** START OF TASK INPUTS **

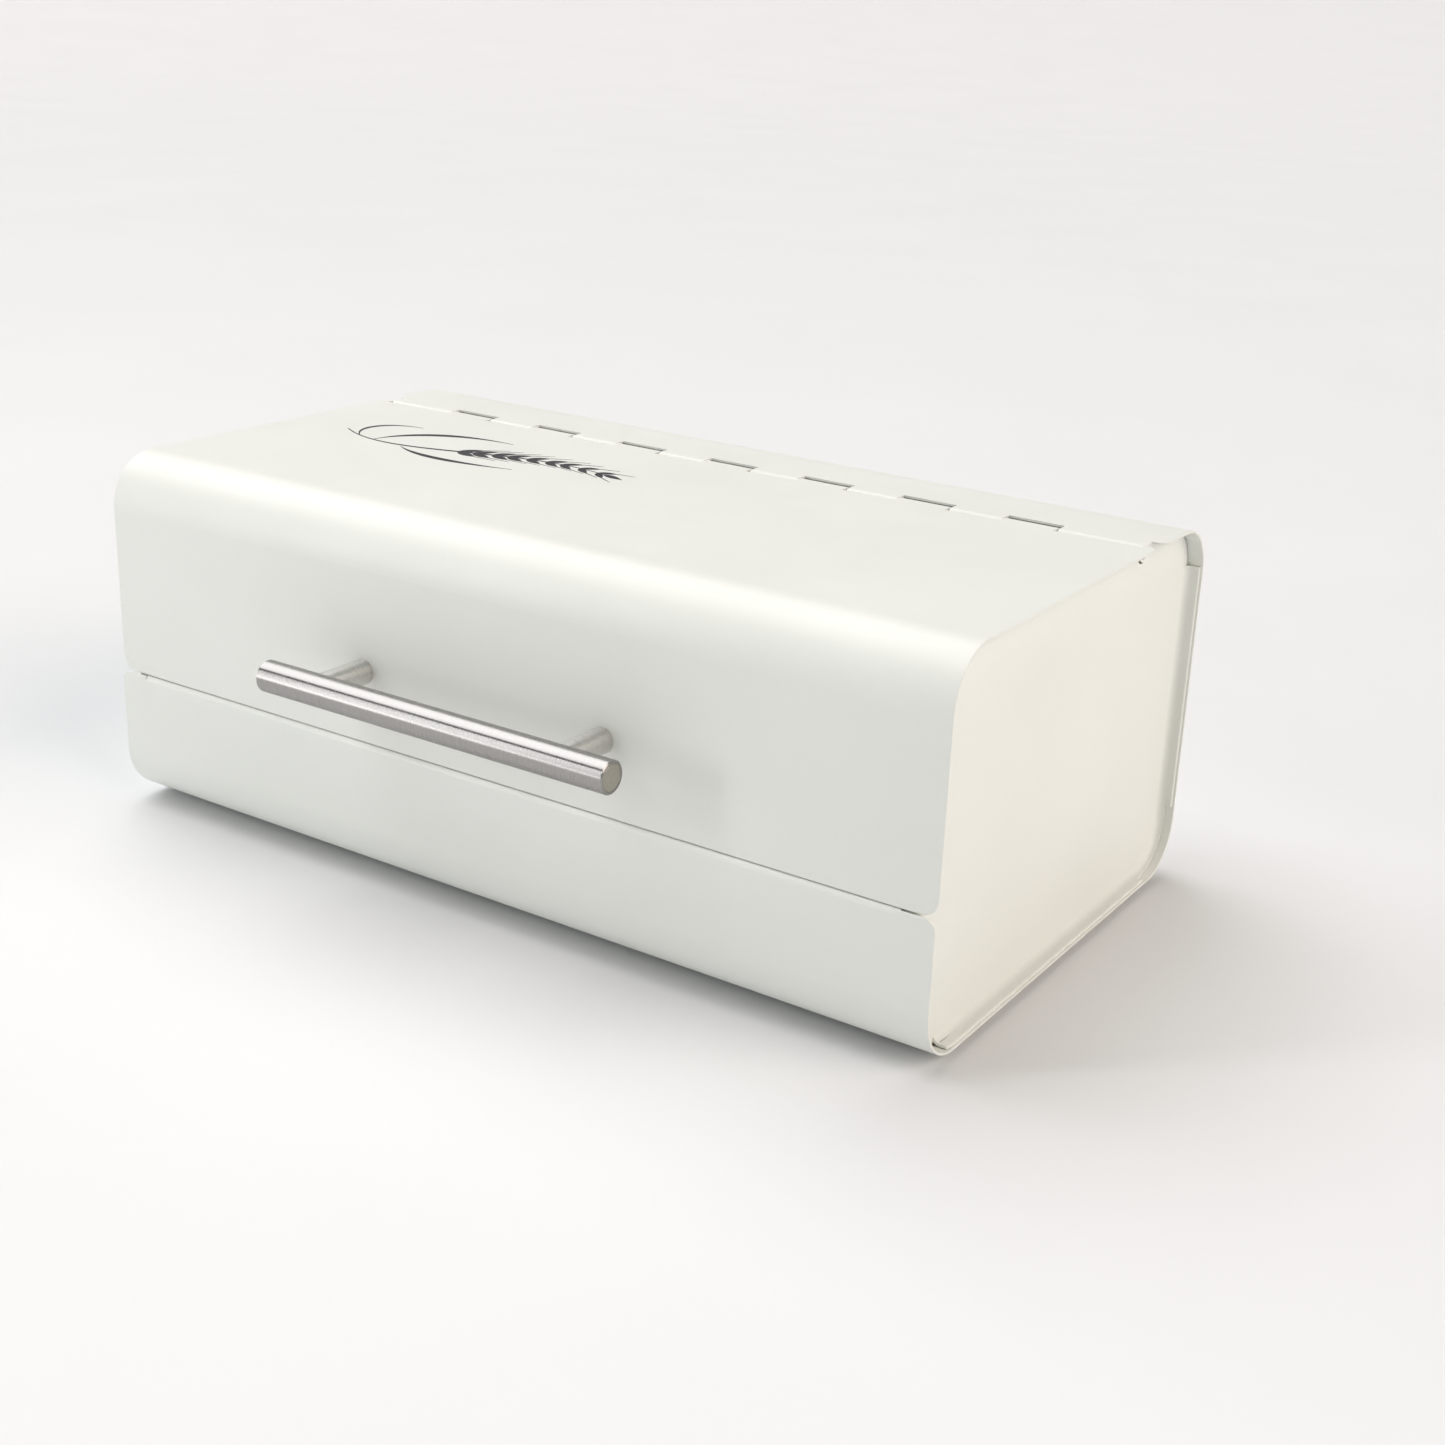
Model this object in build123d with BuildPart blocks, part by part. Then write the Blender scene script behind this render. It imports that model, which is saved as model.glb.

** END OF TASK INPUTS **
** START OF TASK INPUTS **

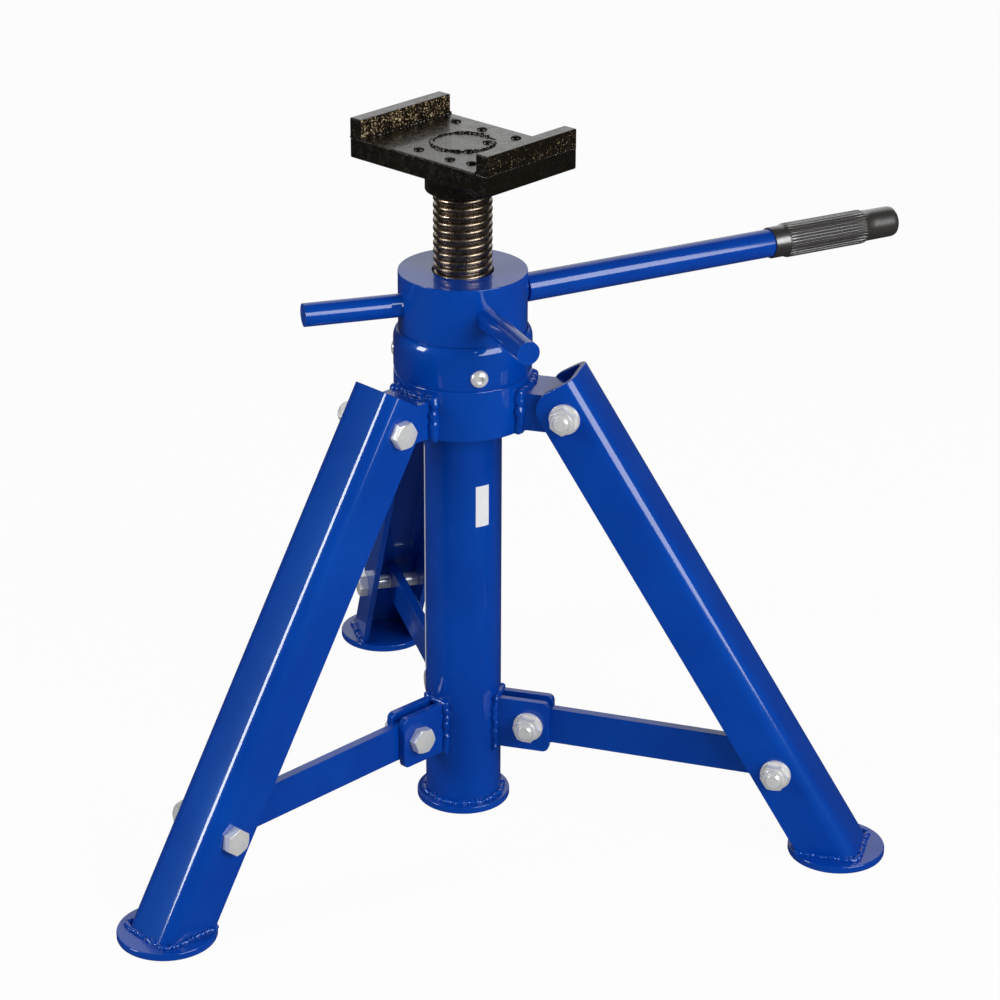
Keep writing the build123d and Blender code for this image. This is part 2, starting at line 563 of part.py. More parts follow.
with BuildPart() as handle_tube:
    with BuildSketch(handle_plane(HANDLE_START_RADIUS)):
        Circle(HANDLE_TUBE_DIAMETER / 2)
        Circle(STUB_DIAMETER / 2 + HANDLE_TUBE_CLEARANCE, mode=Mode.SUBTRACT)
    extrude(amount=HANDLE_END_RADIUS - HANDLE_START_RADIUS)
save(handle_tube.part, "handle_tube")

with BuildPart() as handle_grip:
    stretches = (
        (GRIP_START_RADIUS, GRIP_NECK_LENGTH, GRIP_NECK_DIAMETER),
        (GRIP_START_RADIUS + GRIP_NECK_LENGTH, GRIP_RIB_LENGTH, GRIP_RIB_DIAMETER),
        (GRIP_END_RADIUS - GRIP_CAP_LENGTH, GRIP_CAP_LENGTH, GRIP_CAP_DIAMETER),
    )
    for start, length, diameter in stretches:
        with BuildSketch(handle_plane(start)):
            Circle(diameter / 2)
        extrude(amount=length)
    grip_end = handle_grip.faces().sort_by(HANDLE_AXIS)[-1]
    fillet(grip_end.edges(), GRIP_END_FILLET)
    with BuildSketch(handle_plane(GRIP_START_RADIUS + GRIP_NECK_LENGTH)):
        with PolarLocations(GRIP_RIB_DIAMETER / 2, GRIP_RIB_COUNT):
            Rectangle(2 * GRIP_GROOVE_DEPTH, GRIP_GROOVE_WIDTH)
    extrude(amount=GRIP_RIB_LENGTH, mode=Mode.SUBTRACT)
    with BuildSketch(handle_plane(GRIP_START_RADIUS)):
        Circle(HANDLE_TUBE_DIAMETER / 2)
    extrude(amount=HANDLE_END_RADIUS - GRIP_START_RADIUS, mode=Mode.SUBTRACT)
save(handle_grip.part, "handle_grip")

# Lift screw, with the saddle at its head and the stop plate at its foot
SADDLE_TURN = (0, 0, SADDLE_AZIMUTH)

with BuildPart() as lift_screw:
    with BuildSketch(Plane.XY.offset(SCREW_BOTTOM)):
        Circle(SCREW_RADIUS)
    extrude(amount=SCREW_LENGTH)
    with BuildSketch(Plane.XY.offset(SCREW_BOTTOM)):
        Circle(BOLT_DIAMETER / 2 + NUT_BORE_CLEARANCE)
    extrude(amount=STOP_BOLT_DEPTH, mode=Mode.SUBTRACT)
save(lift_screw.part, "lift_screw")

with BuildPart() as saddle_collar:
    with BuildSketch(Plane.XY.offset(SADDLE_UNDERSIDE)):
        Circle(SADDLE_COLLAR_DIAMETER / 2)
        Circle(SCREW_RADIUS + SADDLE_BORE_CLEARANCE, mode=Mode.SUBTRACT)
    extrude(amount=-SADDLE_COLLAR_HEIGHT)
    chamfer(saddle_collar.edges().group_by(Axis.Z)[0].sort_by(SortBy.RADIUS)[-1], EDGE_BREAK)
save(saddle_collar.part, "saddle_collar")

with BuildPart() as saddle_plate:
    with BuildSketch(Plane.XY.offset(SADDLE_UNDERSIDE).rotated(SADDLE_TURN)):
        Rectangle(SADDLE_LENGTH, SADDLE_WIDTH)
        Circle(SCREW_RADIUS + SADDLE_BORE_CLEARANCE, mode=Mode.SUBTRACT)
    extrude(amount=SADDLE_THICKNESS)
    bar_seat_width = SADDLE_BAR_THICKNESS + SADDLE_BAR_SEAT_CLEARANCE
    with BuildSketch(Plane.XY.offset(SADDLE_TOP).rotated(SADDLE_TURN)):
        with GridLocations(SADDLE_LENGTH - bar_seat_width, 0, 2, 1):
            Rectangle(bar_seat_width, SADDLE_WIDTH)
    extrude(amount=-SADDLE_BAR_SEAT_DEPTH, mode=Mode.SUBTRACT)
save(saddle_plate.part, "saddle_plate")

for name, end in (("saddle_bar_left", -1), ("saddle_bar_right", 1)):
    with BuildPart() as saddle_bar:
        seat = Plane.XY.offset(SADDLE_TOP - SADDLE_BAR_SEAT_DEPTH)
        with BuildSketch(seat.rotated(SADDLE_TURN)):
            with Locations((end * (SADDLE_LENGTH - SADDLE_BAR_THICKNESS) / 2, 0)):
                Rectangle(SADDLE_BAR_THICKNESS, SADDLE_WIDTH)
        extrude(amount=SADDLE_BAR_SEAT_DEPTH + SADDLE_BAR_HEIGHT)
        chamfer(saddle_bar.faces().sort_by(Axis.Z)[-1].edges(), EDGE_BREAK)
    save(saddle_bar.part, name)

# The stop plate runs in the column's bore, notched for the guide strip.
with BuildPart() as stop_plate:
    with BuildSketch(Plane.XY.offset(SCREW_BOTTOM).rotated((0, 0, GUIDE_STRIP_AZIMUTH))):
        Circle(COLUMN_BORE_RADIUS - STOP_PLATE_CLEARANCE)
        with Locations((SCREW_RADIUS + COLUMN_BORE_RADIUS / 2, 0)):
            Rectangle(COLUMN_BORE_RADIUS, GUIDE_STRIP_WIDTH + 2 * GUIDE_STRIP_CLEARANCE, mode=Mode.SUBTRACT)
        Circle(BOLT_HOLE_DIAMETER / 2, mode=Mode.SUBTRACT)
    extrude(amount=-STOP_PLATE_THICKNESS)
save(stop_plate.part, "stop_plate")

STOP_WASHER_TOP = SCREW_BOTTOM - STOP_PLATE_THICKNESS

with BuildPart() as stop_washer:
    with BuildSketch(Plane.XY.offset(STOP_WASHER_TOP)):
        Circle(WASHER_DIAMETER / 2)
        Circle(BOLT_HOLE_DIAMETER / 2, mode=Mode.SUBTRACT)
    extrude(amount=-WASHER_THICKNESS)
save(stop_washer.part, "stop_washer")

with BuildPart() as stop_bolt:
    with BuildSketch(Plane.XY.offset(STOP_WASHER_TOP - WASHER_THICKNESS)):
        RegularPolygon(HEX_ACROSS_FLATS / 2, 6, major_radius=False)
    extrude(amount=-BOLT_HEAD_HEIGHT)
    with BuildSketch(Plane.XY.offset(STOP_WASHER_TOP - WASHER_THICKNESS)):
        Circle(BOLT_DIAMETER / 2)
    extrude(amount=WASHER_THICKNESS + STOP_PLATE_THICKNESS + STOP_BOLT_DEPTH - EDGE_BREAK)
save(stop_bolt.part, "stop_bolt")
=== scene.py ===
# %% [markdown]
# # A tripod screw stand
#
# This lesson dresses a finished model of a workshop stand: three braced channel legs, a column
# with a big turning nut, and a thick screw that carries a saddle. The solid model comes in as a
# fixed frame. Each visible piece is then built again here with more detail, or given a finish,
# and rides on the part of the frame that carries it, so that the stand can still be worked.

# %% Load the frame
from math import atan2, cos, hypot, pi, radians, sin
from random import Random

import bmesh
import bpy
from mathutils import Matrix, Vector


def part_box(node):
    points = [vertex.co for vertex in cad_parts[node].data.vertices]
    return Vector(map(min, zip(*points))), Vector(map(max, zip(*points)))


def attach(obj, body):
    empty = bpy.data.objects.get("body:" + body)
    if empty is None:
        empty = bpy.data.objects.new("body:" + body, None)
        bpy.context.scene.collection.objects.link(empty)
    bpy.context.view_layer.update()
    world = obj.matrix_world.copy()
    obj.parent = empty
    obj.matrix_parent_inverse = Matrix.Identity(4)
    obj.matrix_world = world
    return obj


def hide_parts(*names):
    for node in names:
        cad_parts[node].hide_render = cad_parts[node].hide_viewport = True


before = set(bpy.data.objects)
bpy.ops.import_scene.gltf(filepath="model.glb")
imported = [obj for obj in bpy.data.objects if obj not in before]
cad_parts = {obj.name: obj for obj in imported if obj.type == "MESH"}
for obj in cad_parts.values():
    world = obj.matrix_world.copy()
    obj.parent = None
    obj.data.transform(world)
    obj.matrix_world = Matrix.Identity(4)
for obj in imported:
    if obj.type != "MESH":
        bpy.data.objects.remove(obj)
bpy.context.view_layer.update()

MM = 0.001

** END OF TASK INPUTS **

* GIVEN PROBLEM:
Repeat exactly, and only, the lines from the one containing "STOP_WASHER_TOP = SCREW_BOTTOM" through the one containing "points = [vertex.co", both included.

* SOLVED PROBLEM:
STOP_WASHER_TOP = SCREW_BOTTOM - STOP_PLATE_THICKNESS

with BuildPart() as stop_washer:
    with BuildSketch(Plane.XY.offset(STOP_WASHER_TOP)):
        Circle(WASHER_DIAMETER / 2)
        Circle(BOLT_HOLE_DIAMETER / 2, mode=Mode.SUBTRACT)
    extrude(amount=-WASHER_THICKNESS)
save(stop_washer.part, "stop_washer")

with BuildPart() as stop_bolt:
    with BuildSketch(Plane.XY.offset(STOP_WASHER_TOP - WASHER_THICKNESS)):
        RegularPolygon(HEX_ACROSS_FLATS / 2, 6, major_radius=False)
    extrude(amount=-BOLT_HEAD_HEIGHT)
    with BuildSketch(Plane.XY.offset(STOP_WASHER_TOP - WASHER_THICKNESS)):
        Circle(BOLT_DIAMETER / 2)
    extrude(amount=WASHER_THICKNESS + STOP_PLATE_THICKNESS + STOP_BOLT_DEPTH - EDGE_BREAK)
save(stop_bolt.part, "stop_bolt")
=== scene.py ===
# %% [markdown]
# # A tripod screw stand
#
# This lesson dresses a finished model of a workshop stand: three braced channel legs, a column
# with a big turning nut, and a thick screw that carries a saddle. The solid model comes in as a
# fixed frame. Each visible piece is then built again here with more detail, or given a finish,
# and rides on the part of the frame that carries it, so that the stand can still be worked.

# %% Load the frame
from math import atan2, cos, hypot, pi, radians, sin
from random import Random

import bmesh
import bpy
from mathutils import Matrix, Vector


def part_box(node):
    points = [vertex.co for vertex in cad_parts[node].data.vertices]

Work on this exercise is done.